**What to work on**
Using the listing below, report all lines holding the word "Blender".
>> Begin Supplied material
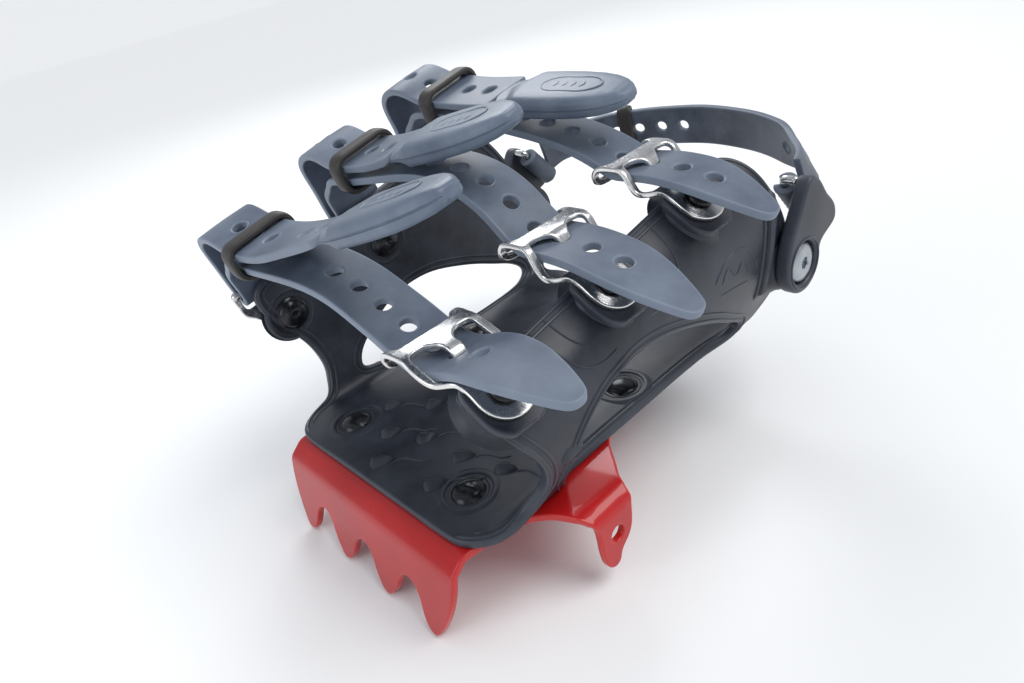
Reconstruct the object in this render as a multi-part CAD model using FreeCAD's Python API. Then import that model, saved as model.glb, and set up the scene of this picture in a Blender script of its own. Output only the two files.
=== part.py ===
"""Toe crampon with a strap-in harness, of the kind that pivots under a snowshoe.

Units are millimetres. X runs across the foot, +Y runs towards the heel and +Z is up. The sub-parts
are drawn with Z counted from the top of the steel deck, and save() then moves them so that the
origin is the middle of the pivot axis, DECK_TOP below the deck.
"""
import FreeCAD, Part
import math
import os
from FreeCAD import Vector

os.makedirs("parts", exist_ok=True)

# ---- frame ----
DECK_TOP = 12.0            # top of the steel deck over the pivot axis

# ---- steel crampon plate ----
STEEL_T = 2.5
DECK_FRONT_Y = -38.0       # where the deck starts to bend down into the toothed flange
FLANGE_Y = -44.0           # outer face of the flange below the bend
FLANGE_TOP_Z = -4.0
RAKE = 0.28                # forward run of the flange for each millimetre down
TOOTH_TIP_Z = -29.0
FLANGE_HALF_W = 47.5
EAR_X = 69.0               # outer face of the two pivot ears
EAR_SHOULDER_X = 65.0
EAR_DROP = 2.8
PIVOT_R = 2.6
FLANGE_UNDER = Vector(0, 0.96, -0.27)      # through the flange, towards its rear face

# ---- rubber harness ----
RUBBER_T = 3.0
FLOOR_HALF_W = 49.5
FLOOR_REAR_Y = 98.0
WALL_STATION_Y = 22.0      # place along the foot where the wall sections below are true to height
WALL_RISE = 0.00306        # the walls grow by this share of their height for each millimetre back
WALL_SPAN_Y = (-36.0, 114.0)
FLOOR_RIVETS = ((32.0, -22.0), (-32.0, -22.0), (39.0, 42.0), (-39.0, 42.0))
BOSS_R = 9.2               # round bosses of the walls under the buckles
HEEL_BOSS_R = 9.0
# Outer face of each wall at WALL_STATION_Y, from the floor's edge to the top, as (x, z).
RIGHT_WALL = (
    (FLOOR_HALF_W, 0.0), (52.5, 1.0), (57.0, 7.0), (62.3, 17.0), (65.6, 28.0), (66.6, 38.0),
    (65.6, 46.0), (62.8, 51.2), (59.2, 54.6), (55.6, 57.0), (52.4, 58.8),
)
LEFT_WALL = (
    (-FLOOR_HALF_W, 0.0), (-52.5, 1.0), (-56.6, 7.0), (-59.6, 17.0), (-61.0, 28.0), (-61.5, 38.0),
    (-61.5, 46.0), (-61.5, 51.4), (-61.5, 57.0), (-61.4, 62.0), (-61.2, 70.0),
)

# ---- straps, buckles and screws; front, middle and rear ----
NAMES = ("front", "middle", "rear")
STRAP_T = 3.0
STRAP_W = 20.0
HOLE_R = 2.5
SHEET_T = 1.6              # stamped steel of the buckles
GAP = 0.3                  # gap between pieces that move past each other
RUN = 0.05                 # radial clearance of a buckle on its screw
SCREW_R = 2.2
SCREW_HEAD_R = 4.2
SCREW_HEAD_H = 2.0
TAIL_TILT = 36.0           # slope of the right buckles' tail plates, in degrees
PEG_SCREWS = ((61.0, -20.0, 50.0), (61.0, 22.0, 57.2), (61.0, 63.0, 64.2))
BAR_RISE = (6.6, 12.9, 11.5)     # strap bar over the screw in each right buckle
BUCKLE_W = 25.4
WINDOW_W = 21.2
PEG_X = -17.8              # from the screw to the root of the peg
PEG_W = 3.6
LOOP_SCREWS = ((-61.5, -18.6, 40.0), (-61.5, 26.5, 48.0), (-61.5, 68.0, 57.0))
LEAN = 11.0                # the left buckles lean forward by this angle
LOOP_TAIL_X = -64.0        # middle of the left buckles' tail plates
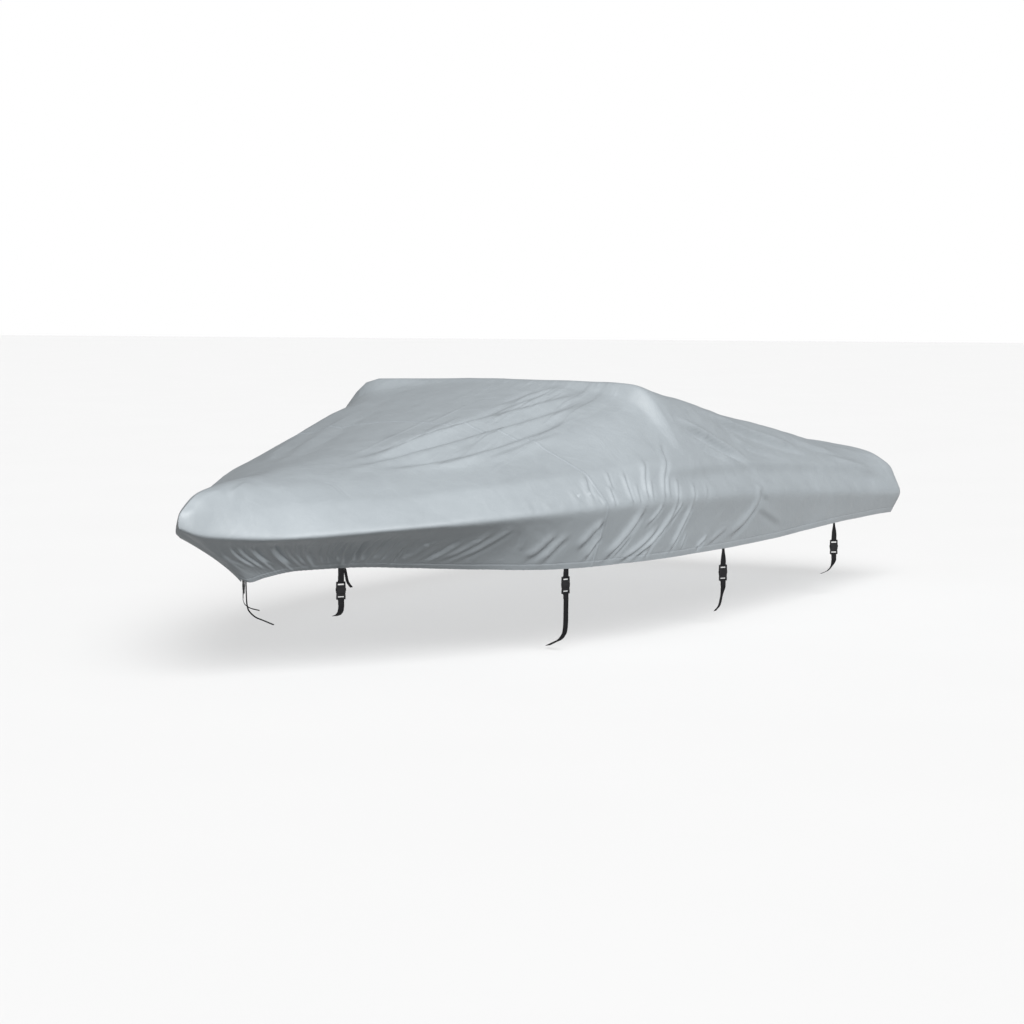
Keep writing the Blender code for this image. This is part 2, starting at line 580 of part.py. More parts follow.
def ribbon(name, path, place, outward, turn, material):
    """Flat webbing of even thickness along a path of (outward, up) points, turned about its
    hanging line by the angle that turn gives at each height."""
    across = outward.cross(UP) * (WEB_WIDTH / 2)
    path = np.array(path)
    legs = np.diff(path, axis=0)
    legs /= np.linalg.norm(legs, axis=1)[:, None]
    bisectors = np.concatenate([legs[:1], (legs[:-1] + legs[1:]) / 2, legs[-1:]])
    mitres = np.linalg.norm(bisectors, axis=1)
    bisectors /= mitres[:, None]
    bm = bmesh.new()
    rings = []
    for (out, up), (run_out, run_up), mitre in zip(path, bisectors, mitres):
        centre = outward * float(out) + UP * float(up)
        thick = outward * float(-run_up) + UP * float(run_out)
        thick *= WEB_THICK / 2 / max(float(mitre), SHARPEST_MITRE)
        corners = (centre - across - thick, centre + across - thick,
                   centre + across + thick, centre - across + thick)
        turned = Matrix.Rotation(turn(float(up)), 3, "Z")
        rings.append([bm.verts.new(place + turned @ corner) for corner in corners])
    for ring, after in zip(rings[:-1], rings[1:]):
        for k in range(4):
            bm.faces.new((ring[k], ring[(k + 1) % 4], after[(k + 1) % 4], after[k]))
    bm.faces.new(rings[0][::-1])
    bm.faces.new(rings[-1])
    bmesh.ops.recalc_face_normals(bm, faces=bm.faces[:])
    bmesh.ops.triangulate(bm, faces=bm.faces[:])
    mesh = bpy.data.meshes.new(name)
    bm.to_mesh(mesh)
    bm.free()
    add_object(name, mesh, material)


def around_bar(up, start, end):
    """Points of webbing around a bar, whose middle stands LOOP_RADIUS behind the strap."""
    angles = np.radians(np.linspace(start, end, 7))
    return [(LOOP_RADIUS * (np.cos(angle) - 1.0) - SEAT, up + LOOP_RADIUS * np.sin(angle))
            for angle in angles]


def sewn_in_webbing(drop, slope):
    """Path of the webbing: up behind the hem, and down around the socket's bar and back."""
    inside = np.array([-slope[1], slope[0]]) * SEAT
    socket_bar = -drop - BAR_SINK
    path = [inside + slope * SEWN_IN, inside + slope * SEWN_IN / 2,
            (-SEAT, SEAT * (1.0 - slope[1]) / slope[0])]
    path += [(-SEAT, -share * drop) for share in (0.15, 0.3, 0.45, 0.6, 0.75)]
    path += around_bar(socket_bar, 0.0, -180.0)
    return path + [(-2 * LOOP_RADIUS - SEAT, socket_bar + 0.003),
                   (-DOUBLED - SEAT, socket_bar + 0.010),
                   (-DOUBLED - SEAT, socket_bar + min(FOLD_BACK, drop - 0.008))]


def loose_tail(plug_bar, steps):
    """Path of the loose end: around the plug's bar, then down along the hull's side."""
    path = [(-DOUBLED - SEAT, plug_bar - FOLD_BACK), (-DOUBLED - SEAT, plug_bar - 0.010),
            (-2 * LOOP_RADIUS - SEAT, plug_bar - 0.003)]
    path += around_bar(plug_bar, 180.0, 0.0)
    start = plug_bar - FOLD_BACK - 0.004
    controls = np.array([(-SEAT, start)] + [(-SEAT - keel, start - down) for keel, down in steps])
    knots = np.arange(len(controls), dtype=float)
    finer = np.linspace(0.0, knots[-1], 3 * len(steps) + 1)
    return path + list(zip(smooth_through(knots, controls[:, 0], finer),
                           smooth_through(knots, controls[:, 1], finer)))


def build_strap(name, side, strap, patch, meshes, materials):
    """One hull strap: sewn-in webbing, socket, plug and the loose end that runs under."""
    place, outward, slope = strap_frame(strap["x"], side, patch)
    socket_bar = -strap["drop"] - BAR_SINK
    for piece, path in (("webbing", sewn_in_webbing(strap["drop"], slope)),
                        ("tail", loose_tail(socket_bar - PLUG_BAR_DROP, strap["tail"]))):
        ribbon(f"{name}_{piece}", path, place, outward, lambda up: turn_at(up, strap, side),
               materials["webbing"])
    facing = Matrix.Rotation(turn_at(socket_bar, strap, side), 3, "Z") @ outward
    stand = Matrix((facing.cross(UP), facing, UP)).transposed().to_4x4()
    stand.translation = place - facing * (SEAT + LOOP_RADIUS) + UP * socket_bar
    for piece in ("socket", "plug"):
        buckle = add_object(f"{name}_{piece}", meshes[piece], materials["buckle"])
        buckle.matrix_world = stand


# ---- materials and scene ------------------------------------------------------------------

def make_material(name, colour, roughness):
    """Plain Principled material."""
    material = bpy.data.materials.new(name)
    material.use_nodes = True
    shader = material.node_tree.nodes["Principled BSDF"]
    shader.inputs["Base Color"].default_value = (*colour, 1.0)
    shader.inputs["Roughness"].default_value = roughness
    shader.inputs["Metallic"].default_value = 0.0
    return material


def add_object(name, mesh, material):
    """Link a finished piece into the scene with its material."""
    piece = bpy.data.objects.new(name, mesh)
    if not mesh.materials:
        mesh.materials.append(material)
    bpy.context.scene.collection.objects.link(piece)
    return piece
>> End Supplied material
**Response**
Reconstruct the object in this render as a multi-part CAD model using FreeCAD's Python API. Then import that model, saved as model.glb, and set up the scene of this picture in a Blender script of its own. Output only the two files.
Keep writing the Blender code for this image. This is part 2, starting at line 580 of part.py. More parts follow.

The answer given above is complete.